You could do more here if you wanted but this would be the basic setup with two campaigns instead of one. This would make it a lot easier and more profitable to bring in lead from those TOFU campaigns and allow you to be more direct with booking in sales calls from those PDF leads.
5. Automation
Now the final piece to tie everything together. Ever have those days where the lead flow is solid, you see amazing results, and then you wish you would’ve spent more that week. Or maybe the opposite and wanted to spend less on a holiday weekend. Well, there are these automated rules inside of ads manager that you could be using. These rules have been around forever but not many people use them. You can do a lot with these rules but I primarily use them for turning things off or on, and for budgets. The setup on the rules is pretty straightforward, but don’t go overboard. Just as awesome as rules are you can also wreck your results with rules if you aren’t careful. You’re better off checking in on your campaigns once every few days with a couple of solid rules running.

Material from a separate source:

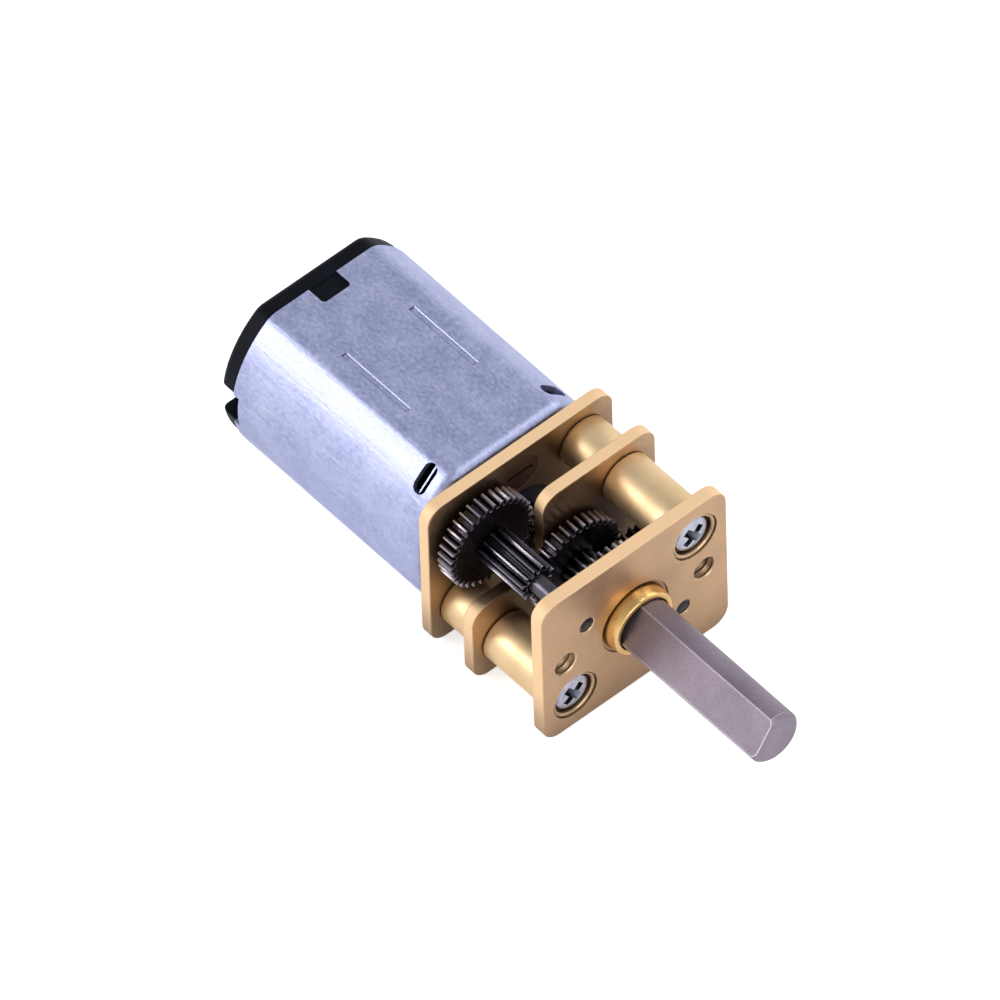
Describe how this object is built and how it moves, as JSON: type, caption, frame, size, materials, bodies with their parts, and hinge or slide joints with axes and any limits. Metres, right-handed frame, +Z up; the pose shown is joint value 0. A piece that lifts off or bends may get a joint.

Another powerful use case for automation is follow-up. When you are generating leads usually the quicker they are followed up with the better the result. You can use tools like zapier to link your Facebook ads to other tools you can use to send notifications to team members when a new lead has been generated so you can follow up with them quicker. This can also be used to move leads from Facebook ads to your email platform or somewhere else where another step of your marketing process can pick up and carry it home.
Conclusion
There are a ton of ways to generate results with Facebook ads for your business. Using Facebook for Cold only or even Warm only is also a solid strategy for advertising depending on your business goals. Take a little more time in putting your campaigns together and make sure you’ve got everything segmented out and your campaigns will generate a ton more ROI.